Only a number is wanted. Count the lines holding the string "frame".

####

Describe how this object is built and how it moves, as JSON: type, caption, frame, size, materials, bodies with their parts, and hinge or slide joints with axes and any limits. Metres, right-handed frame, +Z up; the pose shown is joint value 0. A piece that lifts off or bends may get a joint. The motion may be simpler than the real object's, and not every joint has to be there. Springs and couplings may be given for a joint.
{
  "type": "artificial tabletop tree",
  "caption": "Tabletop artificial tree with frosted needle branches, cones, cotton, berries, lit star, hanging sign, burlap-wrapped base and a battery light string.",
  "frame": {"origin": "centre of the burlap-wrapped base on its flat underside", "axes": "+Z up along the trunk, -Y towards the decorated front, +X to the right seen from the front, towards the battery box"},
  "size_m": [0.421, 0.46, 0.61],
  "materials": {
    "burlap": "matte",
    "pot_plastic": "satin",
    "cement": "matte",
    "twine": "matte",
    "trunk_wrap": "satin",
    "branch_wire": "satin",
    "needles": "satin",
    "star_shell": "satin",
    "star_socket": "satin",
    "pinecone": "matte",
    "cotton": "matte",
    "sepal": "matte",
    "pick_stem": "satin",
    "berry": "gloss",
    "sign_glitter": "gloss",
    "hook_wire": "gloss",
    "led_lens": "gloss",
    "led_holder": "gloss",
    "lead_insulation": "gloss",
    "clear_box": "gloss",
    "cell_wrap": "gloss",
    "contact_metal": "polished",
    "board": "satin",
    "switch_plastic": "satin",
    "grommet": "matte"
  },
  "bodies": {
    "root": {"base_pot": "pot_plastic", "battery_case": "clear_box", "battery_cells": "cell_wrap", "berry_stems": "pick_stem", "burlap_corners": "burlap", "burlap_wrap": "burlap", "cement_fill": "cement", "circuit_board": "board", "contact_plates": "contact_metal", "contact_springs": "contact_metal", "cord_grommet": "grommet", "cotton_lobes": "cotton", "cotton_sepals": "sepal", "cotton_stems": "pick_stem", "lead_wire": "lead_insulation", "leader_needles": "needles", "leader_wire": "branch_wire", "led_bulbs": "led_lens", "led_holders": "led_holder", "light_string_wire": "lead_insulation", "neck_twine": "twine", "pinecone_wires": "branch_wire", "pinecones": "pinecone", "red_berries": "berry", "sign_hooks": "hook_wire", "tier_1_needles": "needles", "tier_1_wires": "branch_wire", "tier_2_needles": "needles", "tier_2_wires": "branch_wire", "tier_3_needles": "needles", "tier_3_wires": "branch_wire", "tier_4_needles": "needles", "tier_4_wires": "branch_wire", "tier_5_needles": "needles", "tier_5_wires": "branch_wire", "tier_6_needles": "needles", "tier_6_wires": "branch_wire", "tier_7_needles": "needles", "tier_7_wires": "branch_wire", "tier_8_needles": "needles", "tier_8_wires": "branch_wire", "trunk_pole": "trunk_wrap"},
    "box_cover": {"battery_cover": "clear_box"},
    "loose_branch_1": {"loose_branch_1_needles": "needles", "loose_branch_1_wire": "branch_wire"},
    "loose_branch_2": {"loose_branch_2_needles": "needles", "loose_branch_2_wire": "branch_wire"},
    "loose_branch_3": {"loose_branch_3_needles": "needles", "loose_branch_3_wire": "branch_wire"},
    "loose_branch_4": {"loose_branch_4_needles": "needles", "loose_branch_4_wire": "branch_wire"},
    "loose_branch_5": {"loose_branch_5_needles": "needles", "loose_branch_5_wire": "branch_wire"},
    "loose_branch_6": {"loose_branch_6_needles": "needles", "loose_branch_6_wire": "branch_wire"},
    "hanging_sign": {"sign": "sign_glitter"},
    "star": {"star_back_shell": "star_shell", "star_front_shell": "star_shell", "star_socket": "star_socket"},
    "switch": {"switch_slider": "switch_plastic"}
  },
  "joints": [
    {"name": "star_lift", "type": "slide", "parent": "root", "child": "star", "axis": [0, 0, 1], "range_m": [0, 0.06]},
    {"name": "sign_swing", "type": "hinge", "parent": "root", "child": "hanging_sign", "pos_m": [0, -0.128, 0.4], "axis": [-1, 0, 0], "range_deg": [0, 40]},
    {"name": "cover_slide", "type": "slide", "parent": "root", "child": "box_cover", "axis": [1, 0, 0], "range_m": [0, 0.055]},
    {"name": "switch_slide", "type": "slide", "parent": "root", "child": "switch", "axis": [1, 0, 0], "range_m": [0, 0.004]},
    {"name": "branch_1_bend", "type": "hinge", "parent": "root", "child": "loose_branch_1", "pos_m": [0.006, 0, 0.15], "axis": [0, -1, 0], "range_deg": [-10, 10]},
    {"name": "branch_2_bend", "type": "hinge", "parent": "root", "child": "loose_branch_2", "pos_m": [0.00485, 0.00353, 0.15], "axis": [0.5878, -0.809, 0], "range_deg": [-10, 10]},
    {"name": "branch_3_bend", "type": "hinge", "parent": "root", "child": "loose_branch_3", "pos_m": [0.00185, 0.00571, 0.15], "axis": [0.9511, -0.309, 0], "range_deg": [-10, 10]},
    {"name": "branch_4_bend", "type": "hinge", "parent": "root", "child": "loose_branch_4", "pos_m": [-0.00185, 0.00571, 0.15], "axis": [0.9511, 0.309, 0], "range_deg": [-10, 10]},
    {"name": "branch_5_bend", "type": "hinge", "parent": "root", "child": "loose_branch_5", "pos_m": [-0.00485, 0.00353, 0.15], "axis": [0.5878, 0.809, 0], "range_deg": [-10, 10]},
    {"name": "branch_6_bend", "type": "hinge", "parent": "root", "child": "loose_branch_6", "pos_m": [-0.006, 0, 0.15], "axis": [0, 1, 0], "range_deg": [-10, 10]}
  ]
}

####

__Full answer__
2